%%
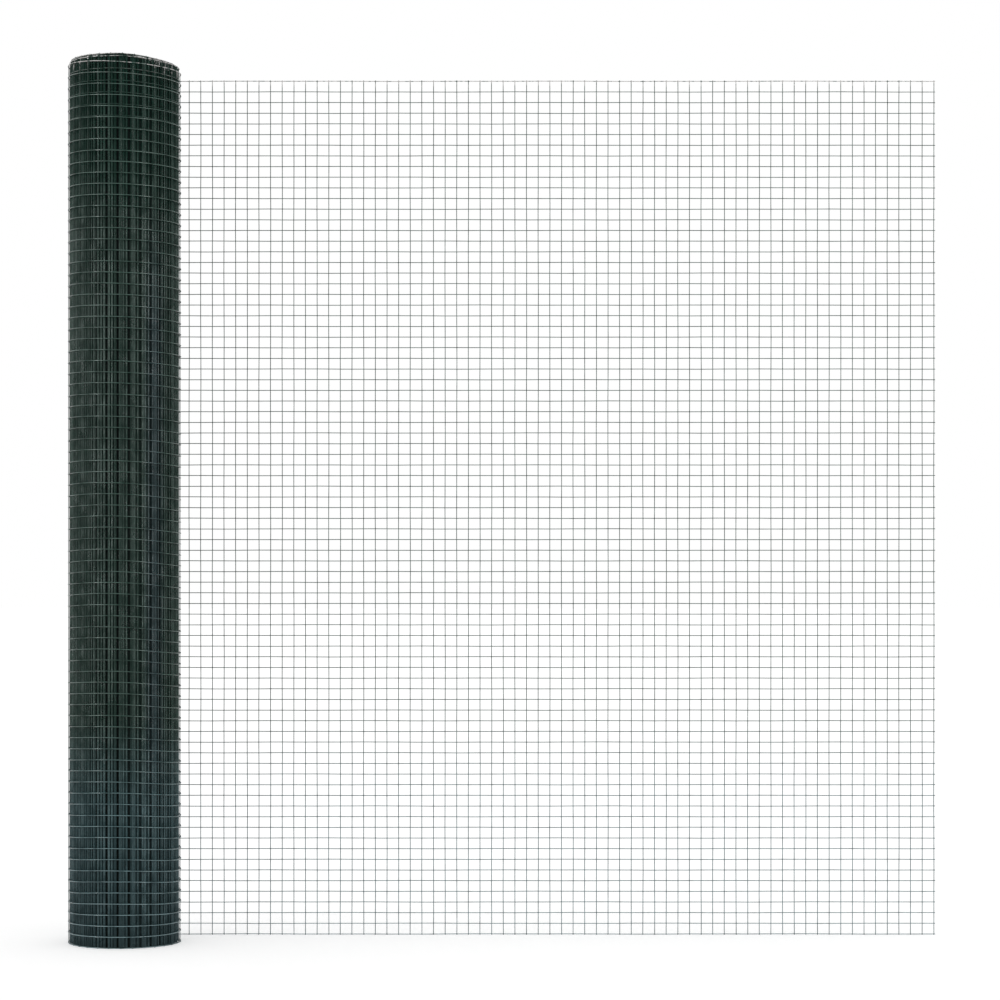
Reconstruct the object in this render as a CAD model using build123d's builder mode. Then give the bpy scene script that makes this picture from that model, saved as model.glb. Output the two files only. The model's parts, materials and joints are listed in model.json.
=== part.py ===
"""Roll of welded wire mesh standing on its end, with a flat run of it paid out from the back.

Millimetres, +Z up. The origin is on the axis of the bore, at the end that the roll stands on.
The run leaves the back of the roll along +X, and its line wires lie in the plane of the roll's
outermost line wires. Wires are square bars, laid in two layers and fused where they cross.
"""

from build123d import *
import os

os.makedirs("parts", exist_ok=True)

# The mesh
mesh_width = 1000.0  # height of the standing roll, over the stubs of the upright wires
wire = 0.9  # one wire over its plastic coat
stub = 0.4  # what the upright wires stand past the first and the last line wire
cut_stub = 1.2  # what the line wires stand past the run's last upright wire, where the mesh is cut
line_count = 81  # line wires, which run along the mesh and round the roll
cell_width = 13.62  # from one upright wire to the next

# The roll
roll_radius = 64.7  # from the axis to the outermost line wires, at the back
turn_count = 13  # turns of mesh from the outside to the bore
turn_gap = 0.3  # air between one turn and the next
turn_rises = [3.0, 7.5, 10.5]  # what the second, the third and the further turns stand above the first
groove_depth = 4.0  # how deep the gaps between the turns show in the two ends

# The run that is paid out flat
upright_count = 69  # upright wires in the run
first_upright = 12.5  # from the axis to the run's first upright wire, along the run
panel_columns = 4  # panels along the run
panel_rows = 4  # panels up the run

turn_pitch = 2 * wire + turn_gap
bore_radius = roll_radius - turn_count * turn_pitch
first_line = stub + wire / 2
cell_height = (mesh_width - 2 * first_line) / (line_count - 1)
line_layer = roll_radius - wire / 2
upright_layer = line_layer - wire

upright_places = [first_upright + i * cell_width for i in range(upright_count)]
line_places = [first_line + i * cell_height for i in range(line_count)]
run_end = upright_places[-1] + wire / 2 + cut_stub


def spiral_arcs(radius, turns):
    """Draw a spiral inward from the back, from half turns about two centres half a pitch apart."""
    for turn in range(turns):
        turn_radius = radius - turn * turn_pitch
        CenterArc((0, 0), turn_radius, 90, 180)
        CenterArc((0, -turn_pitch / 2), turn_radius - turn_pitch / 2, 270, 180)


def split_evenly(places, parts):
    """Share a list of places out over a number of panels, in order."""
    count = len(places)
    return [places[count * i // parts : count * (i + 1) // parts] for i in range(parts)]


def panel_spans(groups, start, end):
    """Give each panel its two edges: the ends of the mesh, or half way between two wires."""
    edges = [(low[-1] + high[0]) / 2 for low, high in zip(groups, groups[1:])]
    return list(zip([start] + edges, edges + [end]))


# The wound roll: one solid with its bore, and a step where the run leaves the outer turn
with BuildPart() as mesh_roll:
    with BuildSketch():
        with BuildLine():
            spiral_arcs(roll_radius, 1)
            Line((0, roll_radius - turn_pitch), (0, roll_radius))
        make_face()
        Circle(bore_radius, mode=Mode.SUBTRACT)
    extrude(amount=mesh_width)
    # The turns slipped as they were wound, so the inner ones stand proud at the top, in three steps
    level = mesh_width
    for turn, rise in enumerate(turn_rises, 1):
        turn_radius = roll_radius - turn * turn_pitch
        with BuildSketch(Plane.XY.offset(level)):
            with BuildLine():
                spiral_arcs(turn_radius, 1)
                Line((0, turn_radius - turn_pitch), (0, turn_radius))
            make_face()
            Circle(bore_radius, mode=Mode.SUBTRACT)
        extrude(amount=mesh_width + rise - level)
        level = mesh_width + rise
    # The layer of upright wires is mostly air, so it shows in each end as a spiral groove
    groove_outside = roll_radius - wire
    groove_inside = roll_radius - turn_pitch
    groove_turns = turn_count - 1
    groove_end = groove_turns * turn_pitch
    top_groove = mesh_width - groove_depth
    for floor, end in ((0, groove_depth), (top_groove, level)):
        with BuildSketch(Plane.XY.offset(floor)):
            with BuildLine():
                spiral_arcs(groove_outside, groove_turns)
                Line((0, groove_outside - groove_end), (0, groove_inside - groove_end))
                spiral_arcs(groove_inside, groove_turns)
                Line((0, groove_inside), (0, groove_outside))
            make_face()
        extrude(amount=end - floor, mode=Mode.SUBTRACT)
mesh_roll.part.label = "mesh_roll"
export_step(mesh_roll.part, "parts/mesh_roll.step")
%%
- What you have to do:
Set down verbatim only the lines between the start of the data above and the line with "from the back.", both boundaries included.

- Answer in full:
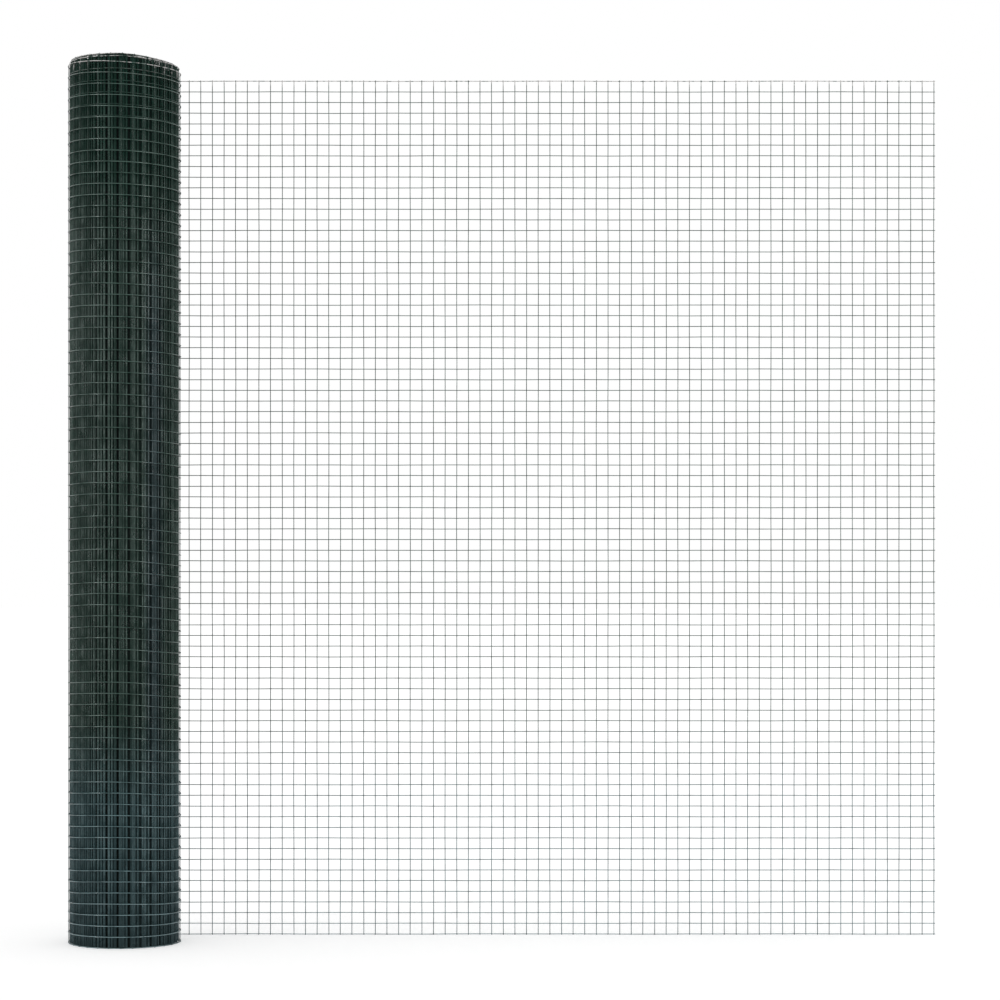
Reconstruct the object in this render as a CAD model using build123d's builder mode. Then give the bpy scene script that makes this picture from that model, saved as model.glb. Output the two files only. The model's parts, materials and joints are listed in model.json.
=== part.py ===
"""Roll of welded wire mesh standing on its end, with a flat run of it paid out from the back.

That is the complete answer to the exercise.